Special Rapporteur on extrajudicial, summary or arbitrary executions A/HRC/14/24/Add.1
para 375
Full recommendation
We therefore urge your Excellency’s Government to take all necessary measures to guarantee
that Yunes Aghayan is not deprived of his life in violation of the obligations your Excellency’s
Government has entered into under international law. Considering the irremediable nature of
capital punishment, this can only mean suspension of the death sentence against him until the
question whether the acts he was found guilty of satisfy international criteria for what constitutes
“most serious crimes” has been clarified.
Assessment
Yunes Aghayan is a member of Iran’s Azerbaijani minority and follower of the Yarsan (or “Ahle haq”) faith who was convicted of “waging war against God” after being arrested for his alleged
involvement in armed clashes between security forces and a Yarsan group in 2004. 1
According to an urgent action appeal published by Amnesty International in April 20092, Yunes
Aghayan was arrested following "at least two clashes in September 2004 between members of a
group of Ahl-e Haq members and police. The group had refused to take down religious slogans
at the entrance to their cattle farm in Uch Tepe, West Azerbaijan Province. During the clashes,
five Ahl-e Haq members and at least three members of the security forces were killed." 3
Tensions between officials and the Yarsan community stretched back to at least 2000, when a
commanding officer in the area had demand that a Yarsan soldier shave his religiously
significant moustache, occasioning a letter-writing campaign to air grievances including
discrimination in employment.4
In January 2005, Yunes Aghayan and Mehdi Qasemzadeh were sentenced to death by Branch 2
of the Mahabad Revolutionary Court. They were charged with "Moharebeh" (waging war against
God). The Supreme Court upheld their death sentences in April 2005 and Mehdi Qasemzadeh
was executed in February 2009. Yunes Aghayan’s sentence, however, was later commuted to life
in prison by the Supreme Leader.5 The last known report on his case was published by Human
Rights Activists News Agency (HRANA) in 2016, which called attention to the fact that Mr.

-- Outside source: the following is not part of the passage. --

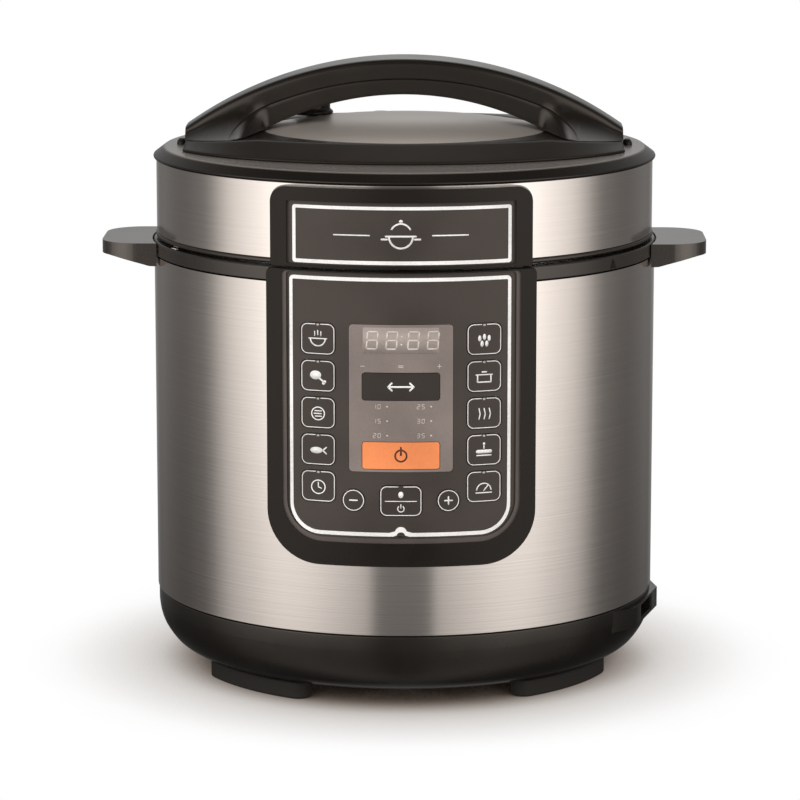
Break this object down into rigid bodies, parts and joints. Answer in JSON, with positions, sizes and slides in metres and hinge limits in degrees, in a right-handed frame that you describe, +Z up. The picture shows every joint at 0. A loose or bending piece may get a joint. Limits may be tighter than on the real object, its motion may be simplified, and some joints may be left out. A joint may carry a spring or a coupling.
{
  "type": "electric pressure cooker",
  "caption": "Countertop electric pressure cooker with a turning lid, lift-out pot, curved key panel, steam release valve and condensation cup.",
  "frame": {"origin": "on the resting plane under the feet, below the middle of the whole cooker's box", "axes": "+Z up, -Y towards the control panel, +X to the panel's right"},
  "size_m": [0.3244, 0.3004, 0.3289],
  "materials": {
    "steel": "brushed",
    "inner_steel": "satin",
    "aluminium": "cast",
    "black_plastic": "fine satin",
    "satin_plastic": "satin",
    "panel_plastic": "printed film",
    "display_plastic": "printed film",
    "key_plastic": "printed film",
    "orange_plastic": "printed film",
    "rubber": "matte",
    "silicone": "translucent",
    "clear_plastic": "clear",
    "circuit_board": "resist",
    "brass": "plain brass"
  },
  "bodies": {
    "housing": {"base_ring": "black_plastic", "bottom_plate": "steel", "foot_front_left": "rubber", "foot_front_right": "rubber", "foot_rear_left": "rubber", "foot_rear_right": "rubber", "outer_shell": "steel", "housing_collar": "black_plastic", "side_handle_left": "satin_plastic", "side_handle_right": "satin_plastic", "outer_pot": "inner_steel", "heating_plate": "aluminium", "sensor_bracket": "steel", "sensor_spring": "steel", "pressure_switch": "satin_plastic", "power_board": "circuit_board", "control_board": "circuit_board", "panel_bezel": "satin_plastic", "panel_face": "panel_plastic", "display_window": "display_plastic", "inlet_housing": "black_plastic", "inlet_socket": "satin_plastic", "inlet_contacts": "brass", "cup_bracket": "black_plastic"},
    "seal": {"sealing_ring": "silicone"},
    "lid": {"lid_plate": "inner_steel", "lid_lower_rim": "black_plastic", "lid_skirt": "steel", "lid_top_rim": "black_plastic", "lid_cover": "black_plastic", "lid_dome": "steel", "lid_handle": "satin_plastic", "handle_grip": "satin_plastic", "seal_support_ring": "steel", "anti_block_shield": "steel", "vent_pipe": "steel", "upper_bezel": "satin_plastic", "name_plate": "panel_plastic"},
    "pot": {"inner_pot": "inner_steel"},
    "release_valve": {"pressure_release_valve": "black_plastic"},
    "float": {"float_valve": "steel", "float_seal": "silicone"},
    "sensor": {"sensor_plunger": "aluminium"},
    "cup": {"condensation_cup": "clear_plastic"},
    "key_select": {"key_select": "key_plastic"},
    "key_cook": {"key_cook": "orange_plastic"},
    "key_less": {"key_less": "key_plastic"},
    "key_more": {"key_more": "key_plastic"},
    "key_keep_warm": {"key_keep_warm": "key_plastic"},
    "key_left_1": {"key_left_1": "key_plastic"},
    "key_right_1": {"key_right_1": "key_plastic"},
    "key_left_2": {"key_left_2": "key_plastic"},
    "key_right_2": {"key_right_2": "key_plastic"},
    "key_left_3": {"key_left_3": "key_plastic"},
    "key_right_3": {"key_right_3": "key_plastic"},
    "key_left_4": {"key_left_4": "key_plastic"},
    "key_right_4": {"key_right_4": "key_plastic"},
    "key_left_5": {"key_left_5": "key_plastic"},
    "key_right_5": {"key_right_5": "key_plastic"}
  },
  "joints": [
    {"name": "lid_lift", "type": "slide", "parent": "housing", "child": "seal", "axis": [0, 0, 1], "range_m": [0, 0.38]},
    {"name": "lid_turn", "type": "hinge", "parent": "seal", "child": "lid", "pos_m": [0, -0.01, 0.24], "axis": [0, 0, 1], "range_deg": [0, 30]},
    {"name": "pot_lift", "type": "slide", "parent": "housing", "child": "pot", "axis": [0, 0, 1], "range_m": [0, 0.19]},
    {"name": "release_valve_turn", "type": "hinge", "parent": "lid", "child": "release_valve", "pos_m": [-0.051, 0.026, 0.3], "axis": [0, 0, 1], "range_deg": [0, 40]},
    {"name": "float_valve_rise", "type": "slide", "parent": "lid", "child": "float", "axis": [0, 0, 1], "range_m": [0, 0.0045]},
    {"name": "sensor_press", "type": "slide", "parent": "housing", "child": "sensor", "axis": [0, 0, -1], "range_m": [0, 0.002], "stiffness_N_per_m": 600, "springref_m": -0.001, "deforming": ["sensor_spring"]},
    {"name": "cup_pull", "type": "slide", "parent": "housing", "child": "cup", "axis": [0, 1, 0], "range_m": [0, 0.06]},
    {"name": "key_select_press", "type": "slide", "parent": "housing", "child": "key_select", "axis": [0, 1, 0], "range_m": [0, 0.0006], "stiffness_N_per_m": 1500},
    {"name": "key_cook_press", "type": "slide", "parent": "housing", "child": "key_cook", "axis": [0, 1, 0], "range_m": [0, 0.0006], "stiffness_N_per_m": 1500},
    {"name": "key_less_press", "type": "slide", "parent": "housing", "child": "key_less", "axis": [0.1767, 0.9843, 0], "range_m": [0, 0.0006], "stiffness_N_per_m": 1500},
    {"name": "key_more_press", "type": "slide", "parent": "housing", "child": "key_more", "axis": [-0.1767, 0.9843, 0], "range_m": [0, 0.0006], "stiffness_N_per_m": 1500},
    {"name": "key_keep_warm_press", "type": "slide", "parent": "housing", "child": "key_keep_warm", "axis": [0, 1, 0], "range_m": [0, 0.0006], "stiffness_N_per_m": 1500},
    {"name": "key_left_1_press", "type": "slide", "parent": "housing", "child": "key_left_1", "axis": [0.308, 0.9514, 0], "range_m": [0, 0.0006], "stiffness_N_per_m": 1500},
    {"name": "key_right_1_press", "type": "slide", "parent": "housing", "child": "key_right_1", "axis": [-0.308, 0.9514, 0], "range_m": [0, 0.0006], "stiffness_N_per_m": 1500},
    {"name": "key_left_2_press", "type": "slide", "parent": "housing", "child": "key_left_2", "axis": [0.308, 0.9514, 0], "range_m": [0, 0.0006], "stiffness_N_per_m": 1500},
    {"name": "key_right_2_press", "type": "slide", "parent": "housing", "child": "key_right_2", "axis": [-0.308, 0.9514, 0], "range_m": [0, 0.0006], "stiffness_N_per_m": 1500},
    {"name": "key_left_3_press", "type": "slide", "parent": "housing", "child": "key_left_3", "axis": [0.308, 0.9514, 0], "range_m": [0, 0.0006], "stiffness_N_per_m": 1500},
    {"name": "key_right_3_press", "type": "slide", "parent": "housing", "child": "key_right_3", "axis": [-0.308, 0.9514, 0], "range_m": [0, 0.0006], "stiffness_N_per_m": 1500},
    {"name": "key_left_4_press", "type": "slide", "parent": "housing", "child": "key_left_4", "axis": [0.308, 0.9514, 0], "range_m": [0, 0.0006], "stiffness_N_per_m": 1500},
    {"name": "key_right_4_press", "type": "slide", "parent": "housing", "child": "key_right_4", "axis": [-0.308, 0.9514, 0], "range_m": [0, 0.0006], "stiffness_N_per_m": 1500},
    {"name": "key_left_5_press", "type": "slide", "parent": "housing", "child": "key_left_5", "axis": [0.308, 0.9514, 0], "range_m": [0, 0.0006], "stiffness_N_per_m": 1500},
    {"name": "key_right_5_press", "type": "slide", "parent": "housing", "child": "key_right_5", "axis": [-0.308, 0.9514, 0], "range_m": [0, 0.0006], "stiffness_N_per_m": 1500}
  ],
  "couplings": [
    {"joint": "pot_lift", "follows": "lid_lift", "ratio": 0.5}
  ]
}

Aghayan had been imprisoned without furlough for over 12 years.6 It is not known whether the
commutation granted to Mr. Aghayan was pursuant to a “clarification” of the acts of which he

1

Source: HRANA: https://www.en-hrana.org/yunes-aghayan-deprived-furlough-12th-year-imprisonment
Amnesty International: https://www.refworld.org/docid/4d54da3b2.html
3 Iran Human Rights: https://iranhr.net/en/articles/847/
4
See One Person’s Story: Mehdi Qasemzadeh for more information on the 2004 incident.
https://www.iranrights.org/memorial/story/-7330/mehdi-qasemzadeh
5 HRANA, February 7, 2016: https://www.en-hrana.org/yunes-aghayan-deprived-furlough-12th-yearimprisonment?hilite=%27yunes%27%2C%27aghayan%27
6 Ibid.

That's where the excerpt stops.